— BEGIN Data supplied —

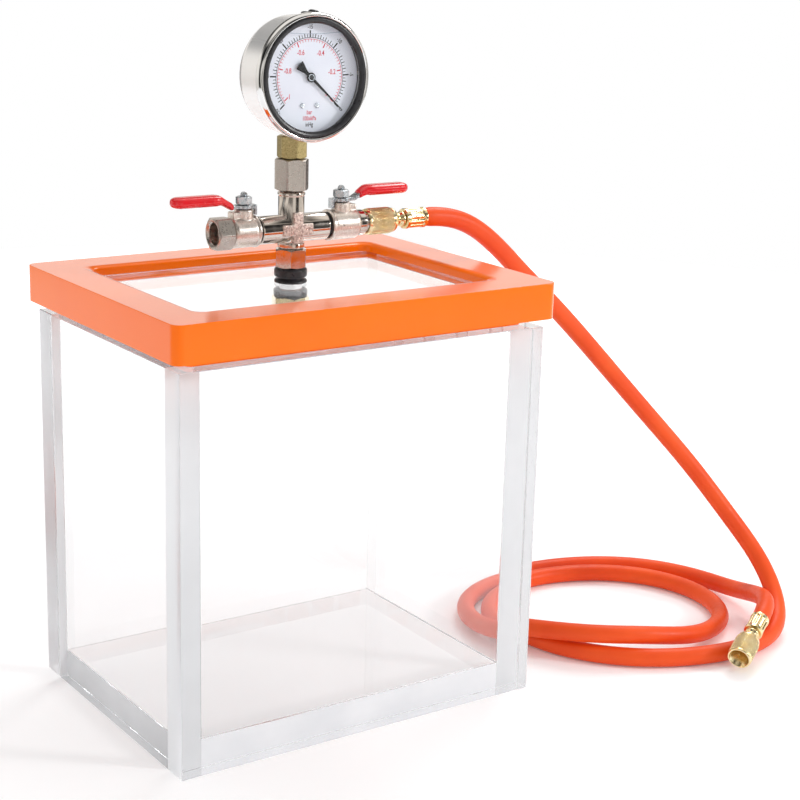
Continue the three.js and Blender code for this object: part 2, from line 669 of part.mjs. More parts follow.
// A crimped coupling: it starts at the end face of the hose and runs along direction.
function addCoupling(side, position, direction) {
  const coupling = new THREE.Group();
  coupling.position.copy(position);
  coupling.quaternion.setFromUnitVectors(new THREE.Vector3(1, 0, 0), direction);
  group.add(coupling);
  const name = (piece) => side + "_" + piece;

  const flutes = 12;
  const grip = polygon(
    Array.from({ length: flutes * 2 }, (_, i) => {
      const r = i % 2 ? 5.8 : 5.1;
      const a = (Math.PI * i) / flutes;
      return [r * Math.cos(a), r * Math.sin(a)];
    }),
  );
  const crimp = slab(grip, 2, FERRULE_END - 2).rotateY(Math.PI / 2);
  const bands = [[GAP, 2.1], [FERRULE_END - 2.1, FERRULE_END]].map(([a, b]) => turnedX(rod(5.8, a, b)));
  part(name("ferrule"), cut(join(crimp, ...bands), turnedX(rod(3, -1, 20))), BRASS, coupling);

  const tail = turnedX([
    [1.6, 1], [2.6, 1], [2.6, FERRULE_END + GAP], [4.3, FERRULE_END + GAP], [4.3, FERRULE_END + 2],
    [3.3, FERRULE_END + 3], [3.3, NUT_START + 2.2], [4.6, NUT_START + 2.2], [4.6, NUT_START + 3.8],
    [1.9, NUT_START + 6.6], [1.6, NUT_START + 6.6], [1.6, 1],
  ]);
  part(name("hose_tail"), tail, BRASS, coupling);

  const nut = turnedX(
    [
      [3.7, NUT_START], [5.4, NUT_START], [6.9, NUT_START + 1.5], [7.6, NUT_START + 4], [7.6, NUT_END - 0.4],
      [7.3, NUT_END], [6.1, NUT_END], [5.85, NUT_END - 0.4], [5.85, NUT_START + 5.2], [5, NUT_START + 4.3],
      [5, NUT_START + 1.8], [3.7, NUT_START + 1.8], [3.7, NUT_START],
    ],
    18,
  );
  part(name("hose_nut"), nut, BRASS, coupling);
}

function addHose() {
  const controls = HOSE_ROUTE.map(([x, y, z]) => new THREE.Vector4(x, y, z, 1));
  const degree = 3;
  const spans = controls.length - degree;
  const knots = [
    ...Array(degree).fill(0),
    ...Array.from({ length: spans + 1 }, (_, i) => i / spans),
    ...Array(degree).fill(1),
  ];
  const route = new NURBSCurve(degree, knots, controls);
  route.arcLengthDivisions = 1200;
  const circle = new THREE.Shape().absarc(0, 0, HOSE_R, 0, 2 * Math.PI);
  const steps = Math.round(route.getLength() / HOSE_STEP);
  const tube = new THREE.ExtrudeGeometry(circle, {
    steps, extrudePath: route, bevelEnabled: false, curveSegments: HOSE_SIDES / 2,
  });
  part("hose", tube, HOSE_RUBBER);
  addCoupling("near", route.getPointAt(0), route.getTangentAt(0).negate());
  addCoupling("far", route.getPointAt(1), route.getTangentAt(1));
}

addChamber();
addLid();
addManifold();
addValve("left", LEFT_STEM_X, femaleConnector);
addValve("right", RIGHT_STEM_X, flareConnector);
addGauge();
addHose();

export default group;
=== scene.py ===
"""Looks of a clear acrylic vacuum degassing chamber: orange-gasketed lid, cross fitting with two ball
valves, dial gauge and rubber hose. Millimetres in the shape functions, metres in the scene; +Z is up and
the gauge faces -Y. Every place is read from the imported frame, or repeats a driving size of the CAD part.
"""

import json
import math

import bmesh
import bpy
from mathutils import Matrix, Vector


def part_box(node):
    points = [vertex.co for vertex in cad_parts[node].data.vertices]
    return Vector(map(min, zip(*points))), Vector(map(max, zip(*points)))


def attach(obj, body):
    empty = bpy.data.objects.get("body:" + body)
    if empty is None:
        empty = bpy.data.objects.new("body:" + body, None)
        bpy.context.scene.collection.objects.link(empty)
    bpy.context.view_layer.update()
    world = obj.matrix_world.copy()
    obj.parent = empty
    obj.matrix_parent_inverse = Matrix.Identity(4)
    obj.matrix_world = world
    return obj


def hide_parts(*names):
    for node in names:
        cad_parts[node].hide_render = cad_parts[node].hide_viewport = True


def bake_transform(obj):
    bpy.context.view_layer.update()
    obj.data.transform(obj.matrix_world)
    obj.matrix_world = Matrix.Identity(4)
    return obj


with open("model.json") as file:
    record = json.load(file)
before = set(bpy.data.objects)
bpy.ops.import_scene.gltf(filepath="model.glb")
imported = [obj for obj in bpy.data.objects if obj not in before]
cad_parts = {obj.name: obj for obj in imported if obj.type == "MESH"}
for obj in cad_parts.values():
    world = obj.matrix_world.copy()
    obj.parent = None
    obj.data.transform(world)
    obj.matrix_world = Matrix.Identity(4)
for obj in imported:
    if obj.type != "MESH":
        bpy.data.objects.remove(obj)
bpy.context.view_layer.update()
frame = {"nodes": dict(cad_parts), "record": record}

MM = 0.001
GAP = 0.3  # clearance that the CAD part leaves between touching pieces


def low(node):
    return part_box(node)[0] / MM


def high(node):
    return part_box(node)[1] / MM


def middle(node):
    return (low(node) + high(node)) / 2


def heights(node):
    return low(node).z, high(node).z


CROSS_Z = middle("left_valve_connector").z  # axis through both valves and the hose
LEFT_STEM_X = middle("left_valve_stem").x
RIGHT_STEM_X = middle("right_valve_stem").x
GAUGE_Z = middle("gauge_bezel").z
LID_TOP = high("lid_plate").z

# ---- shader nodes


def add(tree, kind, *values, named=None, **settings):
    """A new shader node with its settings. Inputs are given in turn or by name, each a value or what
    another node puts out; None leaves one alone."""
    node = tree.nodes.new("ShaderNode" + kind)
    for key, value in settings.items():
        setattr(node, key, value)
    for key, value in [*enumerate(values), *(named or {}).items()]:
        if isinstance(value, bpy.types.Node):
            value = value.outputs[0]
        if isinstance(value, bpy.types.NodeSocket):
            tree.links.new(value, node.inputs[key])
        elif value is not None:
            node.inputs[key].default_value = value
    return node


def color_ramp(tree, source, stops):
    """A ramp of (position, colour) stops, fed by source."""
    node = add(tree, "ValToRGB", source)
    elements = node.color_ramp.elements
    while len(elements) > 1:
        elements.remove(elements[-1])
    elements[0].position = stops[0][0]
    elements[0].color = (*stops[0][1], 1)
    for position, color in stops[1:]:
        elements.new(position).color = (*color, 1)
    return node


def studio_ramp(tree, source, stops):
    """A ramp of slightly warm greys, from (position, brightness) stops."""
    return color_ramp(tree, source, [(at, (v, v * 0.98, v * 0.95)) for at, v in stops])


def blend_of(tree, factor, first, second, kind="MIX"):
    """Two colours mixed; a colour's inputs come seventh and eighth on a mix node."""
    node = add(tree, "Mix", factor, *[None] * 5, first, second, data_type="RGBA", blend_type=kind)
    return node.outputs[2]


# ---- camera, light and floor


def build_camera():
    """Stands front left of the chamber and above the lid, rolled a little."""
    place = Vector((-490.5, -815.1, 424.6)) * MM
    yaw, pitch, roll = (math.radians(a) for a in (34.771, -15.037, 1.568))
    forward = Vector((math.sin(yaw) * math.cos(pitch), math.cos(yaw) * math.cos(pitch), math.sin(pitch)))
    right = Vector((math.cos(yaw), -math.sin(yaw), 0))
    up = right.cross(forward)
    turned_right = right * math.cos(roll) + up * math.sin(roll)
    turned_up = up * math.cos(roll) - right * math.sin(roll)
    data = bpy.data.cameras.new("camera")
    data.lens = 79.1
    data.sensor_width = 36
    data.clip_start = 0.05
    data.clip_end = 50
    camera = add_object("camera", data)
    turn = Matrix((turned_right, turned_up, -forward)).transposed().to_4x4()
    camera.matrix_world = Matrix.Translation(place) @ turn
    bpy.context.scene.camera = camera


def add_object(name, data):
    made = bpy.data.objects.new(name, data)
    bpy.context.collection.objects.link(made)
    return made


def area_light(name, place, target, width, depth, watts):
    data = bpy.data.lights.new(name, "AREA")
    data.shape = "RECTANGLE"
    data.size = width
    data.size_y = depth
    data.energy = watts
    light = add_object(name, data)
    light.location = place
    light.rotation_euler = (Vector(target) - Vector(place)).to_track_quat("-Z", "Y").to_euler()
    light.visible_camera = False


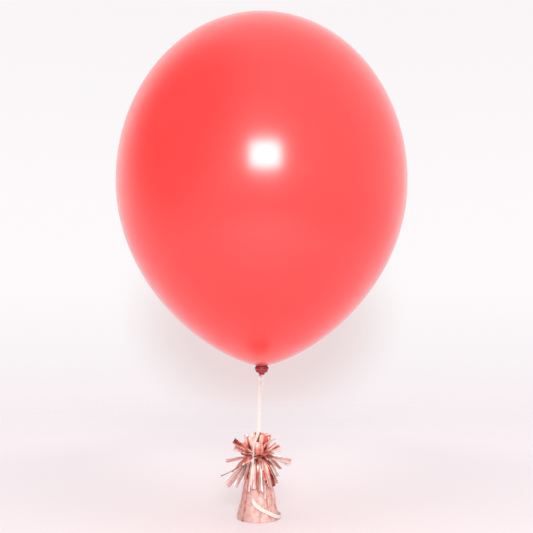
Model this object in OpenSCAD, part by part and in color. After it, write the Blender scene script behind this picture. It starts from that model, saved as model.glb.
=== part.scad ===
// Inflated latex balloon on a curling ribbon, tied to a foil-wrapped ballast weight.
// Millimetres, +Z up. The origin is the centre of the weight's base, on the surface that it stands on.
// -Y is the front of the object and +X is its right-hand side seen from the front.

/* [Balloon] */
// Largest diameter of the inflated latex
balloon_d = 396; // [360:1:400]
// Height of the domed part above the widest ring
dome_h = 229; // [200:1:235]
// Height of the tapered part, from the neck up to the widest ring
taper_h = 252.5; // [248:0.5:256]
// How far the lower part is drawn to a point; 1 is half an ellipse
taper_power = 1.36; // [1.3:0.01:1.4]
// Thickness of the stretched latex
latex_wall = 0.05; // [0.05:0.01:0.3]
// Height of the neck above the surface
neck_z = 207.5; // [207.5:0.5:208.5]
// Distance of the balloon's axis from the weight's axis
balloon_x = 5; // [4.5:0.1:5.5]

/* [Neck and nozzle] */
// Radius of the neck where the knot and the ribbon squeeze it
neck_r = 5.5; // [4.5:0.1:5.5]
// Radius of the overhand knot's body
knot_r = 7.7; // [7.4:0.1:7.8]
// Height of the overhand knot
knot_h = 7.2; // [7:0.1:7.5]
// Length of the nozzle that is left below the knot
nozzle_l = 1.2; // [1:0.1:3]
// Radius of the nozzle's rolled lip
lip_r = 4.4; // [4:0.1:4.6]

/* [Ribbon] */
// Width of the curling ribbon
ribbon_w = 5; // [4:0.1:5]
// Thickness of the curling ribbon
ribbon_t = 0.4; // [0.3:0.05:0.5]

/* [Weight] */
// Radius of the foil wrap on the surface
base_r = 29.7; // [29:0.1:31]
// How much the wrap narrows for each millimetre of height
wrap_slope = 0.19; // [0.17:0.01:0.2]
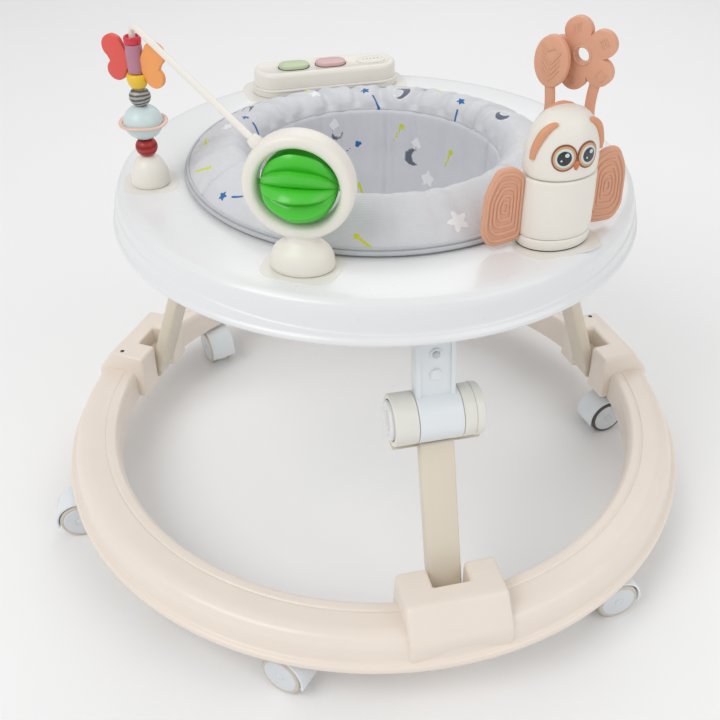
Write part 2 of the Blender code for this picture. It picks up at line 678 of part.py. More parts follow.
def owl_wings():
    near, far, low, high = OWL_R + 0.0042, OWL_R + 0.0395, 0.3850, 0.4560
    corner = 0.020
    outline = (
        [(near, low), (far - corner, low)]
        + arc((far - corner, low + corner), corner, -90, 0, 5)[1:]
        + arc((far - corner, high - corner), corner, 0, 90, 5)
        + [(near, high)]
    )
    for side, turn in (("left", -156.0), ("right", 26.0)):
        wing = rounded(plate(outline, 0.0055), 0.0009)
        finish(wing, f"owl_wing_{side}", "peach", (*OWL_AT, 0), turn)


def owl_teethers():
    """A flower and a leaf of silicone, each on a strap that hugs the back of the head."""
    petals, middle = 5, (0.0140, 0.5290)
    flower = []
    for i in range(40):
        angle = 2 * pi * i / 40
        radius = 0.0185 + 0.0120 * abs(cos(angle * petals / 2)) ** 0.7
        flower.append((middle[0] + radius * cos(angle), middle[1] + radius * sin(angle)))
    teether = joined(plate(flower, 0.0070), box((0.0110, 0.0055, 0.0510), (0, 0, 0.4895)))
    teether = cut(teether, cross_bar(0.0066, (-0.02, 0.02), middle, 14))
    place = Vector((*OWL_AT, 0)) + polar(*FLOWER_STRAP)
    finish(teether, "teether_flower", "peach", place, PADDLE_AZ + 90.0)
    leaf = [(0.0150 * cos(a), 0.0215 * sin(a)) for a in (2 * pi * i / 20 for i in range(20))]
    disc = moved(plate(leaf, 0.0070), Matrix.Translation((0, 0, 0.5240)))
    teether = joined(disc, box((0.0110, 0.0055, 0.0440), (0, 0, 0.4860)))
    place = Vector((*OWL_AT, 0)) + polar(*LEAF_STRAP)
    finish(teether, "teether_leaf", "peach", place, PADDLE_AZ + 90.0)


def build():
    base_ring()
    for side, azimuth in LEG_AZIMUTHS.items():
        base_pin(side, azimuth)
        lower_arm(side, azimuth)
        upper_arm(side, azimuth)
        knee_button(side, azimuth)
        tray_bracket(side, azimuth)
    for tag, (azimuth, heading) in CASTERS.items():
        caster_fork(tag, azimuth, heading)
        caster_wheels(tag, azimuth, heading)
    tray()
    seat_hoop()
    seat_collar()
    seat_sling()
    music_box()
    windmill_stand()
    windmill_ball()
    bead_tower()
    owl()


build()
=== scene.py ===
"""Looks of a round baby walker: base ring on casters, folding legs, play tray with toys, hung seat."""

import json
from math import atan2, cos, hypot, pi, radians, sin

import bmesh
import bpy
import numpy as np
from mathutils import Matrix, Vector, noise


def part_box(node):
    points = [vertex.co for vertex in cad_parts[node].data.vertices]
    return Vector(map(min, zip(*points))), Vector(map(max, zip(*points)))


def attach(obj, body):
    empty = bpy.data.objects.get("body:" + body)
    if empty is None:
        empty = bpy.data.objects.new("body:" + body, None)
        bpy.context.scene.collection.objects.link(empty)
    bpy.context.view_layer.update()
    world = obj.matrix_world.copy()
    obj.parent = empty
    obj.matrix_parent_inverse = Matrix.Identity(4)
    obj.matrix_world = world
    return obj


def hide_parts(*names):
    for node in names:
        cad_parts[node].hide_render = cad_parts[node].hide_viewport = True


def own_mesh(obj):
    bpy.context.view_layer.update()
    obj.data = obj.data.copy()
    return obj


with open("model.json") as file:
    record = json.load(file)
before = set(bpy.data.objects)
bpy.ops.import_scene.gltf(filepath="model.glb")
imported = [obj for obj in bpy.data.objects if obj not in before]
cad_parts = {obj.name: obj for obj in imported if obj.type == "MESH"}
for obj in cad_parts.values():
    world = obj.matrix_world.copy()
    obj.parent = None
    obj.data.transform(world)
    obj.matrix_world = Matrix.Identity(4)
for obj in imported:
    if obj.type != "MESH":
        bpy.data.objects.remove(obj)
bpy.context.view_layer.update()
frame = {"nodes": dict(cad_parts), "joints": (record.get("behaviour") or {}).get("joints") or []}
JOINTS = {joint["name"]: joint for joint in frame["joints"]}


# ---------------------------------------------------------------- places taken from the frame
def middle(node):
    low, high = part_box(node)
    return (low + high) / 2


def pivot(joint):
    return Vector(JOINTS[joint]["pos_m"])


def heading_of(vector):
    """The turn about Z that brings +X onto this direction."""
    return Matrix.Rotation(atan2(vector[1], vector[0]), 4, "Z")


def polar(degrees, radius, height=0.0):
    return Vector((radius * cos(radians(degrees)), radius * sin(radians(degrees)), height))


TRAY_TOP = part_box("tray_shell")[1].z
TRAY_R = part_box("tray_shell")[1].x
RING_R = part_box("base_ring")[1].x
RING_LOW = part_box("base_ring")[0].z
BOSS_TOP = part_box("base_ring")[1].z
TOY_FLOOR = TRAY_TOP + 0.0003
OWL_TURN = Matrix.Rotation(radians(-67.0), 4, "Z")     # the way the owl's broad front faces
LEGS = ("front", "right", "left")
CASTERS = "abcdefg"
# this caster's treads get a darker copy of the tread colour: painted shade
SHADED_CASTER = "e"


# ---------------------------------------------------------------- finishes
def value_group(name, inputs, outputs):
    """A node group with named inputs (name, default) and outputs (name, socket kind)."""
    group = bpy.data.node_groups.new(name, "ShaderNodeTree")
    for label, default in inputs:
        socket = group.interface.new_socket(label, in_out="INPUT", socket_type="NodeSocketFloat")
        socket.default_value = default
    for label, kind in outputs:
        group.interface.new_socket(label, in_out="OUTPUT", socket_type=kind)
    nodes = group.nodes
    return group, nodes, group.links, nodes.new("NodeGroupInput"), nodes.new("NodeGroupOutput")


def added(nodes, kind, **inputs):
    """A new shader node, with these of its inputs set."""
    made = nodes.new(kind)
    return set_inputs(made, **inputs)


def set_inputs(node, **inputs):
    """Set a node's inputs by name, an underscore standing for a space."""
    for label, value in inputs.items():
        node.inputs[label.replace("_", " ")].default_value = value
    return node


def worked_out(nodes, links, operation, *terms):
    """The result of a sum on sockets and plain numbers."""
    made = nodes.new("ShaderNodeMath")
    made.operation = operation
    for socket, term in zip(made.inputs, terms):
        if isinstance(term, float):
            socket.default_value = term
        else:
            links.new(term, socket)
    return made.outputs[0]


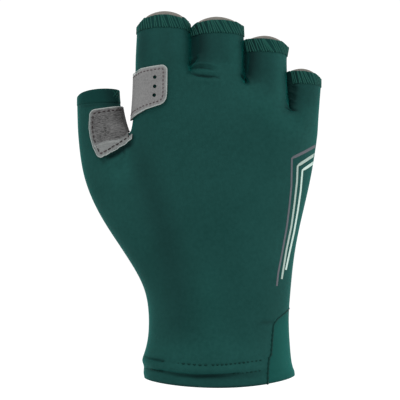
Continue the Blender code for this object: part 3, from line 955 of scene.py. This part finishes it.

— END Data supplied —

■ **The request**
Write out only the lines that run from the line containing "obj.data.transform(obj.matrix_world)" through the line containing "# ---- shader nodes", both included, exactly as they appear above.

■ **Exercise output**
    obj.data.transform(obj.matrix_world)
    obj.matrix_world = Matrix.Identity(4)
    return obj


with open("model.json") as file:
    record = json.load(file)
before = set(bpy.data.objects)
bpy.ops.import_scene.gltf(filepath="model.glb")
imported = [obj for obj in bpy.data.objects if obj not in before]
cad_parts = {obj.name: obj for obj in imported if obj.type == "MESH"}
for obj in cad_parts.values():
    world = obj.matrix_world.copy()
    obj.parent = None
    obj.data.transform(world)
    obj.matrix_world = Matrix.Identity(4)
for obj in imported:
    if obj.type != "MESH":
        bpy.data.objects.remove(obj)
bpy.context.view_layer.update()
frame = {"nodes": dict(cad_parts), "record": record}

MM = 0.001
GAP = 0.3  # clearance that the CAD part leaves between touching pieces


def low(node):
    return part_box(node)[0] / MM


def high(node):
    return part_box(node)[1] / MM


def middle(node):
    return (low(node) + high(node)) / 2


def heights(node):
    return low(node).z, high(node).z


CROSS_Z = middle("left_valve_connector").z  # axis through both valves and the hose
LEFT_STEM_X = middle("left_valve_stem").x
RIGHT_STEM_X = middle("right_valve_stem").x
GAUGE_Z = middle("gauge_bezel").z
LID_TOP = high("lid_plate").z

# ---- shader nodes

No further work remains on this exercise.